Bron: https://www.bertha-dudde.org/nl/proclamation/1545

1545 Hindernis – Naastenliefde

30 juli 1940: Boek 25

Het is een tijd van innerlijke strijd, die de naar God strevende mens moet doormaken, opdat zijn wil sterk wordt en hij definitief besluit om voor of tegen God te zijn. Want zonder strijd kan niets verworven worden en wat moeiteloos te bereiken is, heeft maar weinig waarde.

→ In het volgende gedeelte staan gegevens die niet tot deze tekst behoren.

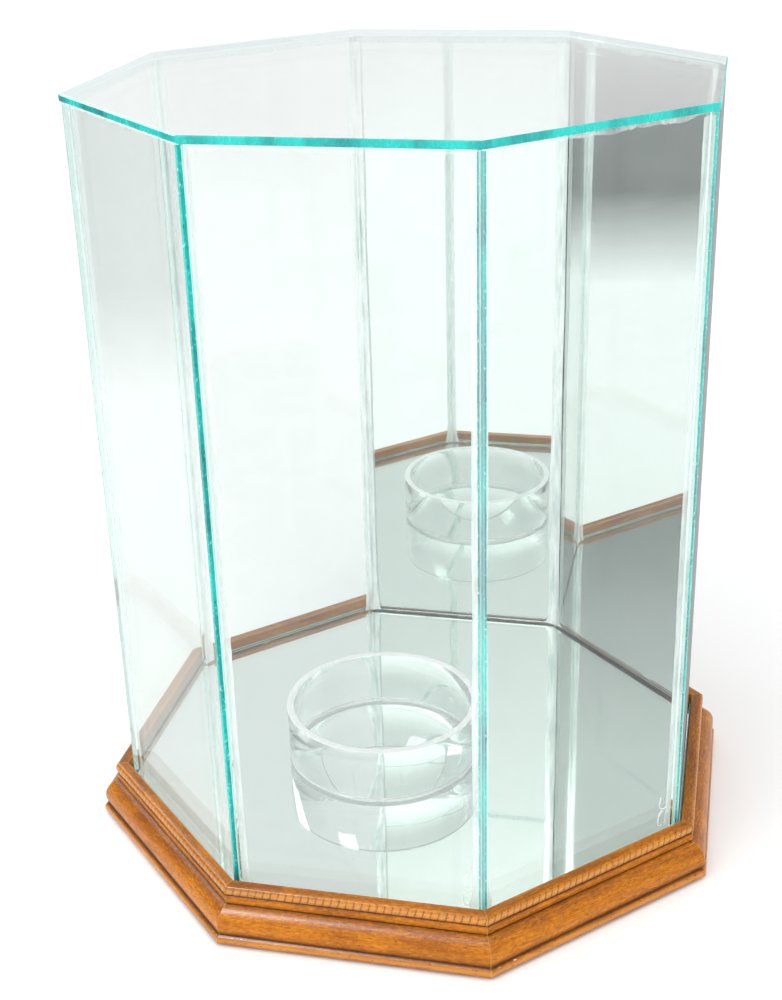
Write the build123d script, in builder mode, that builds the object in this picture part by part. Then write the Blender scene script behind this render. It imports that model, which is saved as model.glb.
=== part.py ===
"""Octagonal football display case: timber base, lift-off glass cover, loose acrylic ring.

The origin is on the surface that the case stands on, under the middle of the base.
+Z is up and -Y is the front. Eight flats repeat every 45 degrees, one facing the front.
"""

import os
from math import cos, radians, sin, sqrt, tan

from build123d import *

os.makedirs("parts", exist_ok=True)

# ---- driving dimensions, millimetres ----
overall_height = 330.0
base_across_flats = 276.0
top_across_flats = 250.0
glass_thickness = 3.0
top_overhang = 0.4           # how far the top glass stands proud of the panels

pad_thickness = 1.2
pad_diameter = 16.0

# Base moulding: heights are above its underside, insets are from its outer face.
moulding_height = 24.5
lip_width = 5.5              # face of the rope bead to the inner face of the lip
rope_inset = 6.4             # base face to the face of the rope-carved bead
fillet_inset = 6.8           # base face to the face of the flat fillet under it
rope_underside = 20.0
thumb_top = 15.8             # where the big round meets the fillet
thumb_radius = 8.1
thumb_centre_height = 8.0
groove_low = 3.5
groove_high = 4.4
groove_inset = 1.5
ledge_width = 11.5           # ledge that carries the board
ledge_thickness = 8.0
edge_round = 0.6             # softened edges of the moulding

board_thickness = 8.8
mirror_thickness = 3.0
drop_in_clearance = 0.3      # board and mirror inside the lip

seal_leg = 2.8               # silicone fillet along each upright corner
top_seal_leg = 2.0           # silicone fillet under the top glass

ring_outer_diameter = 89.0
ring_height = 25.4
ring_wall = 3.2
ring_centre = (-2.3, -17.9)  # the loose ring stands a little forward of the middle

screw_shank_radius = 1.5
screw_head_radius = 2.9
screw_length = 12.0
screw_clearance = 0.2
screw_recess = 0.5

v_nail_leg = 5.0
v_nail_gauge = 0.6
v_nail_height = 7.0
v_nail_radii = (130.0, 139.0)  # two V nails in each mitre, measured from the centre

# ---- derived dimensions ----
side_count = 8
side_step = 360.0 / side_count
half_step = radians(side_step / 2)

base_apothem = base_across_flats / 2
rope_apothem = base_apothem - rope_inset
lip_apothem = rope_apothem - lip_width
ledge_apothem = lip_apothem - ledge_width
moulding_top = pad_thickness + moulding_height
ledge_top = pad_thickness + ledge_thickness
board_top = ledge_top + board_thickness
floor_top = board_top + mirror_thickness
drop_in_apothem = lip_apothem - drop_in_clearance

top_underside = overall_height - glass_thickness
panel_outer_apothem = top_across_flats / 2 - top_overhang
panel_inner_apothem = panel_outer_apothem - glass_thickness
panel_height = top_underside - floor_top
panel_width = 2 * panel_inner_apothem * tan(half_step)
inner_corner_radius = panel_inner_apothem / cos(half_step)

side_names = ("front", "front_right", "right", "back_right",
              "back", "back_left", "left", "front_left")
mirrored_sides = ("back_right", "back", "back_left")


def save(piece, name):
    """Label a finished piece and write its STEP file."""
    piece.part.label = name
    export_step(piece.part, f"parts/{name}.step")


def side_angle(index):
    """Direction, in degrees, that side number index faces; side 0 faces the front."""
    return -90.0 + side_step * index


def section_plane(degrees, height):
    """Upright plane through the centre: its x is outwards at that angle, its y is up."""
    turn = radians(degrees)
    return Plane(
        origin=(0, 0, height),
        x_dir=(cos(turn), sin(turn), 0),
        z_dir=(sin(turn), -cos(turn), 0),
    )


def outward_plane(degrees, height=0.0):
    """Level plane whose x points outwards at that angle."""
    turn = radians(degrees)
    return Plane(origin=(0, 0, height), x_dir=(cos(turn), sin(turn), 0), z_dir=(0, 0, 1))


def octagon(apothem):
    """Regular octagon with flats facing the front, back, left and right."""
    RegularPolygon(radius=apothem, side_count=side_count, major_radius=False,
                   rotation=side_step / 2)


# ---- base: eight mitred rails of one moulding ----
groove_apothem = base_apothem - groove_inset
fillet_apothem = base_apothem - fillet_inset
thumb_centre = fillet_apothem - sqrt(thumb_radius**2 - (thumb_top - thumb_centre_height) ** 2)
thumb_foot = thumb_centre + sqrt(thumb_radius**2 - (groove_high - thumb_centre_height) ** 2)

# x is the distance from the middle of the case, y the height over the moulding's underside
with BuildSketch() as moulding:
    with BuildLine():
        Line((ledge_apothem, 0), (base_apothem - edge_round, 0))
        ThreePointArc(
            (base_apothem - edge_round, 0),
            (base_apothem, groove_low / 2),
            (base_apothem - edge_round, groove_low),
        )
        Polyline(
            (base_apothem - edge_round, groove_low),
            (groove_apothem, groove_low),
            (groove_apothem, groove_high),
            (thumb_foot, groove_high),
        )
        ThreePointArc(
            (thumb_foot, groove_high),
            (thumb_centre + thumb_radius, thumb_centre_height),
            (fillet_apothem, thumb_top),
        )
        Polyline(
            (fillet_apothem, thumb_top),
            (fillet_apothem, rope_underside),
            (rope_apothem, rope_underside),
            (rope_apothem, moulding_height - edge_round),
        )
        ThreePointArc(
            (rope_apothem, moulding_height - edge_round),
            (rope_apothem - 0.3 * edge_round, moulding_height - 0.3 * edge_round),
            (rope_apothem - edge_round, moulding_height),
        )
        Polyline(
            (rope_apothem - edge_round, moulding_height),
            (lip_apothem, moulding_height),
            (lip_apothem, ledge_thickness),
            (ledge_apothem, ledge_thickness),
            (ledge_apothem, 0),
        )
    make_face()


def screw_seat(degrees, height):
    """Plane under a rail where its screw goes in: it faces down, at mid-ledge."""
    turn = radians(degrees)
    reach = ledge_apothem + ledge_width / 2
    return Plane(
        origin=(reach * cos(turn), reach * sin(turn), height),
        x_dir=(cos(turn), sin(turn), 0),
        z_dir=(0, 0, -1),
    )


def make_rail(name, degrees):
    """One rail: the moulding run along a side, mitred at both ends, with a screw hole."""
    reach = 1.2 * base_apothem
    with BuildPart() as rail:
        with BuildSketch(section_plane(degrees, pad_thickness)):
            add(moulding.sketch)
        extrude(amount=reach * tan(half_step), both=True)
        with BuildSketch(outward_plane(degrees)):
            with BuildLine():
                Polyline(
                    (0, 0),
                    (reach, -reach * tan(half_step)),
                    (reach, reach * tan(half_step)),
                    close=True,
                )
            make_face()
        extrude(amount=moulding_top, mode=Mode.INTERSECT)
        with Locations(screw_seat(degrees, pad_thickness)):
            CounterSinkHole(
                radius=screw_shank_radius + screw_clearance,
                counter_sink_radius=screw_head_radius + screw_recess,
                depth=ledge_thickness,
            )
    save(rail, f"base_rail_{name}")


for index, side in enumerate(side_names):
    make_rail(side, side_angle(index))

# ---- base: board and mirror that drop in from above ----
screw_head_low = pad_thickness + screw_recess
screw_tip = screw_head_low + screw_length

with BuildPart() as base_board:
    with BuildSketch(Plane.XY.offset(ledge_top)):
        octagon(drop_in_apothem)
    extrude(amount=board_thickness)
    for index in range(side_count):
        with Locations(screw_seat(side_angle(index), ledge_top)):
            Hole(radius=screw_shank_radius, depth=screw_tip - ledge_top)
save(base_board, "base_board")

with BuildPart() as mirror_floor:
    with BuildSketch(Plane.XY.offset(board_top)):
        octagon(drop_in_apothem)
    extrude(amount=mirror_thickness)
save(mirror_floor, "mirror_floor")

# ---- base: countersunk screws, V nails and felt pads, each a group in one node ----
head_height = screw_head_radius - screw_shank_radius

with BuildPart() as board_screws:
    for index in range(side_count):
        with BuildSketch(screw_seat(side_angle(index), screw_head_low + head_height)):
            Circle(screw_shank_radius)
        extrude(amount=head_height, taper=-45)
        with BuildSketch(screw_seat(side_angle(index), screw_head_low + head_height)):
            Circle(screw_shank_radius)
        extrude(amount=head_height - screw_length)
save(board_screws, "board_screws")


v_leg_x = v_nail_leg * cos(radians(side_step))
v_leg_y = v_nail_leg * sin(radians(side_step))
v_back = v_nail_gauge / sin(radians(side_step))

# open V of constant gauge, its point towards the middle of the case
with BuildSketch() as v_nail:
    with BuildLine():
        Polyline(
            (0, 0),
            (v_leg_x, v_leg_y),
            (v_leg_x + v_back, v_leg_y),
            (v_back, 0),
            (v_leg_x + v_back, -v_leg_y),
            (v_leg_x, -v_leg_y),
            close=True,
        )
    make_face()

with BuildPart() as mitre_v_nails:
    for index in range(side_count):
        corner = side_angle(index) + side_step / 2
        with BuildSketch(outward_plane(corner, pad_thickness)):
            with Locations([(radius, 0) for radius in v_nail_radii]):
                add(v_nail.sketch)
        extrude(amount=v_nail_height)
save(mitre_v_nails, "mitre_v_nails")

pad_circle_radius = (ledge_apothem + base_apothem) / 2 / cos(half_step)

with BuildPart() as felt_pads:
    with BuildSketch(Plane.XY):
        with PolarLocations(pad_circle_radius, side_count // 2, start_angle=side_step / 2):
            Circle(pad_diameter / 2)
    extrude(amount=pad_thickness)
save(felt_pads, "felt_pads")

# ---- cover: eight square-cut panes whose inner edges meet, under one octagon of glass ----
with BuildPart() as top_glass:
    with BuildSketch(Plane.XY.offset(top_underside)):
        octagon(top_across_flats / 2)
    extrude(amount=glass_thickness)
save(top_glass, "top_glass")


def make_pane(name, degrees):
    """One upright pane standing on the mirror floor."""
    with BuildPart() as pane:
        with BuildSketch(outward_plane(degrees, floor_top)):
            with Locations((panel_inner_apothem + glass_thickness / 2, 0)):
                Rectangle(glass_thickness, panel_width)
        extrude(amount=panel_height)
    kind = "mirror_panel" if name in mirrored_sides else "glass_panel"
    save(pane, f"{kind}_{name}")


for index, side in enumerate(side_names):
    make_pane(side, side_angle(index))


def make_corner_seal(number, degrees):
    """Silicone fillet up the inside of one corner, between the floor and the top seal."""
    toe = 0.4 * seal_leg
    leg_in = seal_leg * sin(half_step)
    leg_across = seal_leg * cos(half_step)
    with BuildPart() as seal:
        with BuildSketch(outward_plane(degrees, floor_top)):
            with BuildLine():
                Polyline(
                    (inner_corner_radius - leg_in, -leg_across),
                    (inner_corner_radius, 0),
                    (inner_corner_radius - leg_in, leg_across),
                )
                ThreePointArc(
                    (inner_corner_radius - leg_in, leg_across),
                    (inner_corner_radius - leg_in - toe / 2, 0),
                    (inner_corner_radius - leg_in, -leg_across),
                )
            make_face()
        extrude(amount=panel_height - top_seal_leg)
    save(seal, f"corner_seal_{number}")


for index in range(side_count):
    make_corner_seal(index + 1, side_angle(index) + side_step / 2)

with BuildPart() as top_seal:
    with BuildSketch(Plane.XY.offset(top_underside - top_seal_leg)) as seal_foot:
        octagon(panel_inner_apothem)
    extrude(amount=top_seal_leg)
    with BuildSketch(Plane.XY.offset(top_underside - top_seal_leg)) as seal_low:
        octagon(panel_inner_apothem)
    with BuildSketch(Plane.XY.offset(top_underside)) as seal_high:
        octagon(panel_inner_apothem - top_seal_leg)
    loft(mode=Mode.SUBTRACT)
save(top_seal, "top_seal")

# ---- loose acrylic ring that the football stands in ----
with BuildPart() as football_ring:
    with BuildSketch(Plane.XY.offset(floor_top)):
        with Locations(ring_centre):
            Circle(ring_outer_diameter / 2)
            Circle(ring_outer_diameter / 2 - ring_wall, mode=Mode.SUBTRACT)
    extrude(amount=ring_height)
save(football_ring, "football_ring")
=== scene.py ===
"""Looks of an octagonal football display case: a timber base, a mirror floor, a lift-off
glass cover with mirrored back panels, and a loose clear ring.

Everything is in metres. Each repeated piece is modelled once at the front of the case, and its
copies are turned about the middle in eighths of a circle.
"""

import math
import random

import bmesh
import bpy
from mathutils import Euler, Matrix, Vector, noise


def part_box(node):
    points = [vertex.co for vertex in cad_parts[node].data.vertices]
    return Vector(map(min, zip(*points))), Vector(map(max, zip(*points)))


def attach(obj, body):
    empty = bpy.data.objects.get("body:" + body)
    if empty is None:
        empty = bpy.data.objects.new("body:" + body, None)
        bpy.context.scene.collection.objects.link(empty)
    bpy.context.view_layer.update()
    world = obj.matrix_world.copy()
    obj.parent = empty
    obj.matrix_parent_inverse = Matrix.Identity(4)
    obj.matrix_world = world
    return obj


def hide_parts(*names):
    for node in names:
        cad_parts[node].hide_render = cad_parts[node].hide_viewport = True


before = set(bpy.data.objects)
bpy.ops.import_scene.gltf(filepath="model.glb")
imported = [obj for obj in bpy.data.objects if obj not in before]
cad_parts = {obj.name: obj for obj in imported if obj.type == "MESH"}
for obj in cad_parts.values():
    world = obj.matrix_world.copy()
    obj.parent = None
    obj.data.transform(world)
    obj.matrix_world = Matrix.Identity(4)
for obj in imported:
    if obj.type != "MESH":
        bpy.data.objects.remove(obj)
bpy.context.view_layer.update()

MM = 0.001
SIDES = ("front", "front_right", "right", "back_right",
         "back", "back_left", "left", "front_left")
MIRRORED = ("back_right", "back", "back_left")
EIGHTH = math.radians(45.0)
SLOPE = math.tan(EIGHTH / 2)


# ------------------------------------------------------------------ camera and light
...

Maar de goddelijke gave, het eeuwige leven, is zo eindeloos kostbaar, dat geen moeite te groot zou moeten zijn, vanwege hetgeen het bezit hiervan belooft.

Maar weinig mensen gebruiken hun gehele wil om stand te houden tegen alle onaangename zaken van het leven en toch met de grootste overgave God te dienen en voor hen zal de volharing tot zegen strekken, want tegelijkertijd wordt de wil en de liefde voor God gestaald. De kracht van degene, die over hindernissen heen tot God wil komen, zal ook toenemen en, wat hij eerst voor onoverkomelijk hield, zal hem spoedig makkelijk lijken. Alleen worstelen of dienen kan u bij het doel brengen, maar waar u bereidwillig dient, zal de strijd makkelijk voor u worden of het zal u geheel bespaard blijven.

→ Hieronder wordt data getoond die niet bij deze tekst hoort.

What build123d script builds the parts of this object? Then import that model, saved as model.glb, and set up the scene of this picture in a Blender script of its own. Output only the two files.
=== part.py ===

Maar soms wordt u slap in het dienen en moet u dus strijden tegen tegenspoed en hindernissen, die u niet bespaard kunnen blijven, omdat anders het gevaar van een stilstand op kan treden, die heel nadelig voor de ziel zou zijn. Wat moeilijker bereikbaar voor de mensen is, spoort hen vaak tot de grootste activiteit aan en dit is het doel van zulke onaangename zaken. Dat u niet moe wordt of stilstaat, maar vastberaden de opwaartse gang voortzet. En dat u om kracht vraagt, opdat het u gegeven kan worden voor het overwinnen van alles, wat hinderlijk voor u is op de weg naar boven.

Het gebod van de naastenliefde vereist vaak een opoffering van wat voor de mens begerenswaardig is. Hij moet bereidwillig op kunnen geven, wat hij zelf bezit en waar de naaste gebrek aan heeft. Dit moet hij met vreugde in het hart weggeven. Hij moet er zijn mooiste aardse opdracht in zien, dat hij steeds geeft, wat zijn naaste vreugde schenkt. Dan zal hij hetzelfde aan zichzelf ondervinden. Het zal hem gegeven worden. Hij zal in ontvangst nemen, wat de Heer Zelf hem biedt, hetzij aards of geestelijk.

Steeds zal God uitdelen aan degene, die zelf aan zijn naaste uitdeelt. En als het hart dus deelgenoot is van het geven, zal het hart ook mogen ontvangen. Aardse en geestelijke gaven, in liefde aangeboden, zullen aardse en geestelijke successen opleveren. Onbeperkte geestelijke successen en aards loon, voor zover dit voor de ziel nuttig is. Dus de mens zal, als de liefde voor de naaste hem tot geven aanleiding geeft, zichzelf nooit beroven. En daarom zou er nooit nood en bezorgdheid op aarde voorkomen, als elk mens zijn naaste liefdevol zijn hulp zou verlenen, want God Zelf zegent elke daad van liefde.

Het besef, dat alleen de liefde bevrijdend voor de mensheid is, ontbreekt hem echter. De eigenliefde is sterk ontwikkeld en deze weerhoudt de mensen er weer van de naastenliefde te beoefenen, dat slechts dan van waarde is, als ze zonder enig eigenbelang beoefend wordt. Maar meestal zal de mens aan zijn eigen welzijn denken en, omdat hij dus niets doet om Gods zegen en Zijn liefde te verwerven, door lijden en nood op het verkeerde van zijn denken en handelen, op zijn verzuim gewezen moeten worden en dus nood en leed veroorzaken. Want de liefde verlost, maar de liefdeloosheid bindt de mens en houdt hem vast in de boeien van de tegenstander.

Maar God Zelf kan een liefdeloos schepsel niet naderen en de goddelijke gave kan hem nooit aangeboden worden. Daarom lijdt de mens gebrek, die alleen zijn eigen ik liefheeft en geen acht slaat op zijn hulpbehoeftige naaste, want hij kan niets anders ontvangen, dan wat hij geeft.